- Also known as: Tony Shearman
- Born: Renold Shearman
- Origin: Curaçao, Holland
- Genres: Soul, funk, pop
- Occupation: Singer
- Instrument: Voice
- Labels: BASF, Red Nose, Hansa International, International AZ, Music International, Trova, Bovema Negram, Discophon, Disc' AZ International, Ariola, IMC, High Fashion Music, Dureco
- Formerly of: Reality, Tony and Reality, The Sherman Brothers

= Tony Sherman =

Dutch singer

Tony Sherman is a Dutch singer who had a string of hits in the 1970s and 1980s. He began with the top ten hit "Tonight".

==Background==
Tony Sherman was originally from Curaçao. From the 1970s onwards, he was based in Holland.
He was a member of the early 1970s funk group Reality. On their record album he was billed as Renold Shearman. Going solo, he released his album in 1973. His song "Tonight" which was released on the BASF label was a hit for him.
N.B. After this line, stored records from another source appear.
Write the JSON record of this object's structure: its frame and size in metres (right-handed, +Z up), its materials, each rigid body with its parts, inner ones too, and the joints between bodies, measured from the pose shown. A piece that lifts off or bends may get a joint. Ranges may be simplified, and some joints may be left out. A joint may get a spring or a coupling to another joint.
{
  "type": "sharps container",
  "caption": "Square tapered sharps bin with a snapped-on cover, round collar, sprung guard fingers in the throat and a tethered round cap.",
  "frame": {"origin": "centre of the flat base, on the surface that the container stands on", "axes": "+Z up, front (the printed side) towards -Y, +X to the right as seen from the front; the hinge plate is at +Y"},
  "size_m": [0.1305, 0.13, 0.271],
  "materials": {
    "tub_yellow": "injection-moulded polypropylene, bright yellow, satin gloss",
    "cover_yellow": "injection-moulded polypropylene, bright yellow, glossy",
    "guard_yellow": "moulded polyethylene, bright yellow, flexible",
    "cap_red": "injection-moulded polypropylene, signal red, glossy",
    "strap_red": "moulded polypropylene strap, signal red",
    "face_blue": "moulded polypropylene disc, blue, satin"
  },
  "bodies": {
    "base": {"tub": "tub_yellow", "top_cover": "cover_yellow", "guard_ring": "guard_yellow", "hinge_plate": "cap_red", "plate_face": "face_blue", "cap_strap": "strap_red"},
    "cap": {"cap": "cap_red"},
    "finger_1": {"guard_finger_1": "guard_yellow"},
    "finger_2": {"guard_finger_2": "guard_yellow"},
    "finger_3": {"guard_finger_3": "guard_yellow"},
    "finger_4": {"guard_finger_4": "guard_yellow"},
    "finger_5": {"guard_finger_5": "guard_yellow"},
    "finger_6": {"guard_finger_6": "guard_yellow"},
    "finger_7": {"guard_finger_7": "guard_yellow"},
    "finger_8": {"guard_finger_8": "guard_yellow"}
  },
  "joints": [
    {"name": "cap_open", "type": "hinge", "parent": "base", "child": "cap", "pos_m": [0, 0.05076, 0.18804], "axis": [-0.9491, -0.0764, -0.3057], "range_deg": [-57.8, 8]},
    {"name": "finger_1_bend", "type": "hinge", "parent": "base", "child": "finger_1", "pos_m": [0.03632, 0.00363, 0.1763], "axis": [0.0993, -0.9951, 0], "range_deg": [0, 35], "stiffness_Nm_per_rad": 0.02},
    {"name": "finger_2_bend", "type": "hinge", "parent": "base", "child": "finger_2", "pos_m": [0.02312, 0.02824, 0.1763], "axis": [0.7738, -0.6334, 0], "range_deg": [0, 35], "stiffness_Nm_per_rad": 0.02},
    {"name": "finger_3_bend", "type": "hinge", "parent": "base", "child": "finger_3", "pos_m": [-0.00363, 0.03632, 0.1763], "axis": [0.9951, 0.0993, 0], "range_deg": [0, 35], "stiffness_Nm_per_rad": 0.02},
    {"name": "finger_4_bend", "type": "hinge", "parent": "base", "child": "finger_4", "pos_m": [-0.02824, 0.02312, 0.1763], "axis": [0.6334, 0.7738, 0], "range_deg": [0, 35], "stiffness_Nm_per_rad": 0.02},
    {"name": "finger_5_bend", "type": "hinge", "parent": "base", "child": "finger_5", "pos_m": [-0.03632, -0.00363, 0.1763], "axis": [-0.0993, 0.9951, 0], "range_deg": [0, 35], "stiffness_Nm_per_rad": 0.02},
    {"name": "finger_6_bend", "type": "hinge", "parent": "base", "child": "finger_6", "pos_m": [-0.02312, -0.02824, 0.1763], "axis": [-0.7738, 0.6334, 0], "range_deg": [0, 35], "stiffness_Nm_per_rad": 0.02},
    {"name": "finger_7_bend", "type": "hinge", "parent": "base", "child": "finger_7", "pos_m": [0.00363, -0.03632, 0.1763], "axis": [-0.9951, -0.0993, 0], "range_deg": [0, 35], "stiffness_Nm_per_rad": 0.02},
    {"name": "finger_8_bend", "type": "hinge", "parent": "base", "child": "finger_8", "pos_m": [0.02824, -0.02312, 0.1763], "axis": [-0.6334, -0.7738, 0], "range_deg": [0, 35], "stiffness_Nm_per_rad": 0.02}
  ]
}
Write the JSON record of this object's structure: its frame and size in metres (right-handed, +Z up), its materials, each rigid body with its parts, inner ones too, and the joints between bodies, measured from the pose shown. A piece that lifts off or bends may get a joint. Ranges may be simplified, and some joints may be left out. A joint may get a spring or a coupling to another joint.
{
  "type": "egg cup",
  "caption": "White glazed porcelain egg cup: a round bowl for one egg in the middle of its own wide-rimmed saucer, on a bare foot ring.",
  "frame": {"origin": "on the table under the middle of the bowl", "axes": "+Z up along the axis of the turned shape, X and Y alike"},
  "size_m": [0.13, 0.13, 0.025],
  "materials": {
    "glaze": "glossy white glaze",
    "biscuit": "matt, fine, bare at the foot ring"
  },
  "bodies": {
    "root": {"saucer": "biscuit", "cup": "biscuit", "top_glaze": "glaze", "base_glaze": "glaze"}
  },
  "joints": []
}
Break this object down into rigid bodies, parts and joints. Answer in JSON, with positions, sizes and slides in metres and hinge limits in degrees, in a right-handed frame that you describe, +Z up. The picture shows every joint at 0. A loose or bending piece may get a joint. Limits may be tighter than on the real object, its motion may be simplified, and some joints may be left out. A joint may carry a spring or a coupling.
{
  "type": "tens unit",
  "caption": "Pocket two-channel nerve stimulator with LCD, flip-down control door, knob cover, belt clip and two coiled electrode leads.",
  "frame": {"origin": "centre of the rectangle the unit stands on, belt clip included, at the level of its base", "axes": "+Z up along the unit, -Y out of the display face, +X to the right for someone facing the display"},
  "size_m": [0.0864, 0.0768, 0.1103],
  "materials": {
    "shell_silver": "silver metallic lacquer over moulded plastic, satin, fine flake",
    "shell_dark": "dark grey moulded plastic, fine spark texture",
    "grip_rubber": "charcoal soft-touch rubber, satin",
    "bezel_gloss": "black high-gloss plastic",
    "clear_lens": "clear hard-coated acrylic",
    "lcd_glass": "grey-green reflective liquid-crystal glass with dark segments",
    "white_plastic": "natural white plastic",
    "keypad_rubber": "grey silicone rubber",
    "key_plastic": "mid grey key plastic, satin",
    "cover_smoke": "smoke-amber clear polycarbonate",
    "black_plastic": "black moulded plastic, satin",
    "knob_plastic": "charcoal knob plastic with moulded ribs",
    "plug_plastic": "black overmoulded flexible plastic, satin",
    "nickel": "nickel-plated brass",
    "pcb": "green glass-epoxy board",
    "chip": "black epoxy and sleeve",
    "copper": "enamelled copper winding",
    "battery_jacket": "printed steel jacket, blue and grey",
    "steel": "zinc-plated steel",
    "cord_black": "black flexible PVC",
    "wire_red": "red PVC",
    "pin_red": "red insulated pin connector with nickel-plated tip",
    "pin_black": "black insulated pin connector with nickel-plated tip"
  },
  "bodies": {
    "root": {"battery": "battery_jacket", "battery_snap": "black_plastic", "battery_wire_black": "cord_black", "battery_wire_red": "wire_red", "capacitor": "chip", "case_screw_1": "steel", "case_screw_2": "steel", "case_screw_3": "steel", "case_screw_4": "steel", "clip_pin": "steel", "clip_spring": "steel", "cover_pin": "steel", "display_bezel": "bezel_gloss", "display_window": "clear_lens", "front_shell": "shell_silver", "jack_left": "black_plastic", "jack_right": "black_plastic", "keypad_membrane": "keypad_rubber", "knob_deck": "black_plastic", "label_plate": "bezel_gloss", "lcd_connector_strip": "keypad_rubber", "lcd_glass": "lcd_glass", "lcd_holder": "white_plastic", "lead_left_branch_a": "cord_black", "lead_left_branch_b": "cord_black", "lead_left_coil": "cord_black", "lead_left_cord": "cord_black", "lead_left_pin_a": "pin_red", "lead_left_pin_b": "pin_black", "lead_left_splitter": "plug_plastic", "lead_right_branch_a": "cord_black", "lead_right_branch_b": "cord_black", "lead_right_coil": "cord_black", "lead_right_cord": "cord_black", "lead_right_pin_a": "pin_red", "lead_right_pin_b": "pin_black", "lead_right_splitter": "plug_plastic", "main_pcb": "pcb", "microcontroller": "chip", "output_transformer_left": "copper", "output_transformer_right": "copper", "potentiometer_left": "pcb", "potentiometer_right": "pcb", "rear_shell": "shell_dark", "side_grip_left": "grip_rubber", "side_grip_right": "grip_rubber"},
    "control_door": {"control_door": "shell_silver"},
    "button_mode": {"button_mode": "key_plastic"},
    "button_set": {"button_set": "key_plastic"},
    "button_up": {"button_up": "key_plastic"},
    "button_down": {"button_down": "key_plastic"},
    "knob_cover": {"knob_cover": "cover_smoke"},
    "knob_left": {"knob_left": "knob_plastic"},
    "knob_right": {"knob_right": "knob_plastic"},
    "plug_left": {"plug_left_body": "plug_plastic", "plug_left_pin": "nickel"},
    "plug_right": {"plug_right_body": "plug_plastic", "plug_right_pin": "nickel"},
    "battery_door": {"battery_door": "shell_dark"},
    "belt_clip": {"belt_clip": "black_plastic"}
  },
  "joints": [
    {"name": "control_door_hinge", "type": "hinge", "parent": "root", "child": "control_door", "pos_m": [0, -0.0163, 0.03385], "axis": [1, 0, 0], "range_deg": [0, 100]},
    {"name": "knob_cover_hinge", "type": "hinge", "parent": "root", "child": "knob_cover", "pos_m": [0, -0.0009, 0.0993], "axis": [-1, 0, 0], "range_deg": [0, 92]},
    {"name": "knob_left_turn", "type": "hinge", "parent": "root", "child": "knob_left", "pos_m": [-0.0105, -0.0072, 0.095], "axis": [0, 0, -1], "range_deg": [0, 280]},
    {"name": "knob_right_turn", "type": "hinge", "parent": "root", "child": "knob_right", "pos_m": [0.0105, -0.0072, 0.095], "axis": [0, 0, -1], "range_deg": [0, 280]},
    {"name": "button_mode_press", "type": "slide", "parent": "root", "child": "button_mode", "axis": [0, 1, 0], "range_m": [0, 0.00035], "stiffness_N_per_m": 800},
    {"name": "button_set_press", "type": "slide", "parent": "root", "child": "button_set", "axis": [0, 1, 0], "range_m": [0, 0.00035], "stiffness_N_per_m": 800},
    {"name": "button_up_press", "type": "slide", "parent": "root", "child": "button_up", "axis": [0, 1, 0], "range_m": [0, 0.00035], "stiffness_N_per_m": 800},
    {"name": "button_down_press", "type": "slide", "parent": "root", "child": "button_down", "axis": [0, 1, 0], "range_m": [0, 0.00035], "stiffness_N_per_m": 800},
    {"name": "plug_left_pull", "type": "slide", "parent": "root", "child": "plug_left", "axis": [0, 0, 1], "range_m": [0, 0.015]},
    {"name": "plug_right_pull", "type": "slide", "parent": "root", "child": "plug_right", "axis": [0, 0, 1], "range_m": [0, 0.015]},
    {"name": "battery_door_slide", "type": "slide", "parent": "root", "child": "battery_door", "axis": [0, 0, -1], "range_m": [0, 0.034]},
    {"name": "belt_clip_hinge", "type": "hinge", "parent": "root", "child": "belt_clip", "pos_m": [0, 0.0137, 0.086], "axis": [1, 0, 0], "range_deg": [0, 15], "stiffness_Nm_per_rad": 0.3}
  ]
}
He is the father of musical artist Andy Sherman who was the lead singer of the group Artful Dodger. His son Andy along with daughter Dorothy make up the duo Shermanology.

==Solo career==
===1970s to 1980s===
Tony Sherman's first hit in the Netherlands was "Tonight" which got to no. 10 in 1974 and spent a total of nine weeks in the chart. Competing with a song of the same name by The Rubettes, it got into the Top Ten in Belgium where it peaked at no. 6 in September. Also that year he released a disco single "I Wrote You a Letter". It peaked at no. 12 and spent a total of seven weeks in the Dutch Top 40.

In 1975 he released the single "Sing With Me" b which entered the Dutch charts on 24 May 1975 It peaked at no. 11 and spent a total of five weeks in the chart. It also made the Top Ten in Belgium where it got to no. 9 in July. With the song being his third hit, he also had his first album released which got a good reception. He had also acquired the nickname the Dutch Stevie Wonder.

In 1978 he had a single, "You Love Me Too" issued on the Demand label (cat# 45-003), a small label which also issued recordings by Johnny Porrazzo, Brown Sugar, Freddie Cole and Anita Ortez.

In 1982, he had a hit with "Ellovee-Ee" which got to no. 49 and spent a week in the Dutch charts. It would later be used in The Really Wild Show.

===1990s to 2000s===
He had a maxi single, "Who's the One for Me" released in 1990.

In 2009, he had a maxi single, "Only Love Can Save Me" released.

==The Sherman Brothers==
The group had an album The Best of Tony Sherman & the Sherman Brothers released in 1976.

A single "I Wrote a Letter" bw "Tonight" credited to Tony Sherman & the Sherman Brothers was released in 1978. It was also released in Australia on the M7 label, cat# MS 268.

One of their albums, a self-titled release on the Mir label was issued in Venezuela, cat# 18443 in 1986.